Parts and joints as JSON

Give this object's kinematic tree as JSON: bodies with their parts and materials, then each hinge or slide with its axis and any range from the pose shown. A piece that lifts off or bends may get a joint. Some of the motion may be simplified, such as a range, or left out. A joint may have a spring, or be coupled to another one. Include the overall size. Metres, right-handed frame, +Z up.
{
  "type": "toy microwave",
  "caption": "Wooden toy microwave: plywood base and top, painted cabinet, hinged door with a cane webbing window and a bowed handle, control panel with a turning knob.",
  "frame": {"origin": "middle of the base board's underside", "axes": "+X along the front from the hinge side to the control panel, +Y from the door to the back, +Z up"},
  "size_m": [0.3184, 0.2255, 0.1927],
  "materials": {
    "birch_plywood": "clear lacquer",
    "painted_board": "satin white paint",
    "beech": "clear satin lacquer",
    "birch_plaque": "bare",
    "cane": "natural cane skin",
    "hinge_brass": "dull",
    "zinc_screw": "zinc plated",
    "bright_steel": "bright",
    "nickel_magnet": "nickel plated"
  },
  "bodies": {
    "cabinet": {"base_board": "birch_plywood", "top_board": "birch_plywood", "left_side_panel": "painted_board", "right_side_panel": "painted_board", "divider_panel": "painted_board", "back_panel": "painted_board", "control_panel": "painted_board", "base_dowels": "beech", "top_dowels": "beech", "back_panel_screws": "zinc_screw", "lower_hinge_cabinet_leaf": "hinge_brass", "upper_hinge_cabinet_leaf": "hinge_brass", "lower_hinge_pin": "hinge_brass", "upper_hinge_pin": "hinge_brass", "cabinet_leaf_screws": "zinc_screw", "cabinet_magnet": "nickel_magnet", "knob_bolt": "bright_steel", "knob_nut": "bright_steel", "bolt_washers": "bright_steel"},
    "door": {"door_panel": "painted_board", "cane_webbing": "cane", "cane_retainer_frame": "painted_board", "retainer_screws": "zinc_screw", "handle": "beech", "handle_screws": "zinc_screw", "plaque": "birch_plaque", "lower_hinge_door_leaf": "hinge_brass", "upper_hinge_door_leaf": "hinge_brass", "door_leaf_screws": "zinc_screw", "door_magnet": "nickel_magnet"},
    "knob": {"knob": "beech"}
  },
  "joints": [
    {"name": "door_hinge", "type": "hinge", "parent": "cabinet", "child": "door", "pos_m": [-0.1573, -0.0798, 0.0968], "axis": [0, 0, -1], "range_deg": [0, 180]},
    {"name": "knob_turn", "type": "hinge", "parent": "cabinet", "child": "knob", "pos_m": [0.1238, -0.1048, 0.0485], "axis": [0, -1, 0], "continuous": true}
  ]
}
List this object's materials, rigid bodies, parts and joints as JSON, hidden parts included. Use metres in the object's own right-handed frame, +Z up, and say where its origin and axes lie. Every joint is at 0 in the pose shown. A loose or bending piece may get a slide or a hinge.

Task to carry out :: Return each line of the data exactly as written above.

Task output ::
Give this object's kinematic tree as JSON: bodies with their parts and materials, then each hinge or slide with its axis and any range from the pose shown. A piece that lifts off or bends may get a joint. Some of the motion may be simplified, such as a range, or left out. A joint may have a spring, or be coupled to another one. Include the overall size. Metres, right-handed frame, +Z up.
{
  "type": "toy microwave",
  "caption": "Wooden toy microwave: plywood base and top, painted cabinet, hinged door with a cane webbing window and a bowed handle, control panel with a turning knob.",
  "frame": {"origin": "middle of the base board's underside", "axes": "+X along the front from the hinge side to the control panel, +Y from the door to the back, +Z up"},
  "size_m": [0.3184, 0.2255, 0.1927],
  "materials": {
    "birch_plywood": "clear lacquer",
    "painted_board": "satin white paint",
    "beech": "clear satin lacquer",
    "birch_plaque": "bare",
    "cane": "natural cane skin",
    "hinge_brass": "dull",
    "zinc_screw": "zinc plated",
    "bright_steel": "bright",
    "nickel_magnet": "nickel plated"
  },
  "bodies": {
    "cabinet": {"base_board": "birch_plywood", "top_board": "birch_plywood", "left_side_panel": "painted_board", "right_side_panel": "painted_board", "divider_panel": "painted_board", "back_panel": "painted_board", "control_panel": "painted_board", "base_dowels": "beech", "top_dowels": "beech", "back_panel_screws": "zinc_screw", "lower_hinge_cabinet_leaf": "hinge_brass", "upper_hinge_cabinet_leaf": "hinge_brass", "lower_hinge_pin": "hinge_brass", "upper_hinge_pin": "hinge_brass", "cabinet_leaf_screws": "zinc_screw", "cabinet_magnet": "nickel_magnet", "knob_bolt": "bright_steel", "knob_nut": "bright_steel", "bolt_washers": "bright_steel"},
    "door": {"door_panel": "painted_board", "cane_webbing": "cane", "cane_retainer_frame": "painted_board", "retainer_screws": "zinc_screw", "handle": "beech", "handle_screws": "zinc_screw", "plaque": "birch_plaque", "lower_hinge_door_leaf": "hinge_brass", "upper_hinge_door_leaf": "hinge_brass", "door_leaf_screws": "zinc_screw", "door_magnet": "nickel_magnet"},
    "knob": {"knob": "beech"}
  },
  "joints": [
    {"name": "door_hinge", "type": "hinge", "parent": "cabinet", "child": "door", "pos_m": [-0.1573, -0.0798, 0.0968], "axis": [0, 0, -1], "range_deg": [0, 180]},
    {"name": "knob_turn", "type": "hinge", "parent": "cabinet", "child": "knob", "pos_m": [0.1238, -0.1048, 0.0485], "axis": [0, -1, 0], "continuous": true}
  ]
}
List this object's materials, rigid bodies, parts and joints as JSON, hidden parts included. Use metres in the object's own right-handed frame, +Z up, and say where its origin and axes lie. Every joint is at 0 in the pose shown. A loose or bending piece may get a slide or a hinge.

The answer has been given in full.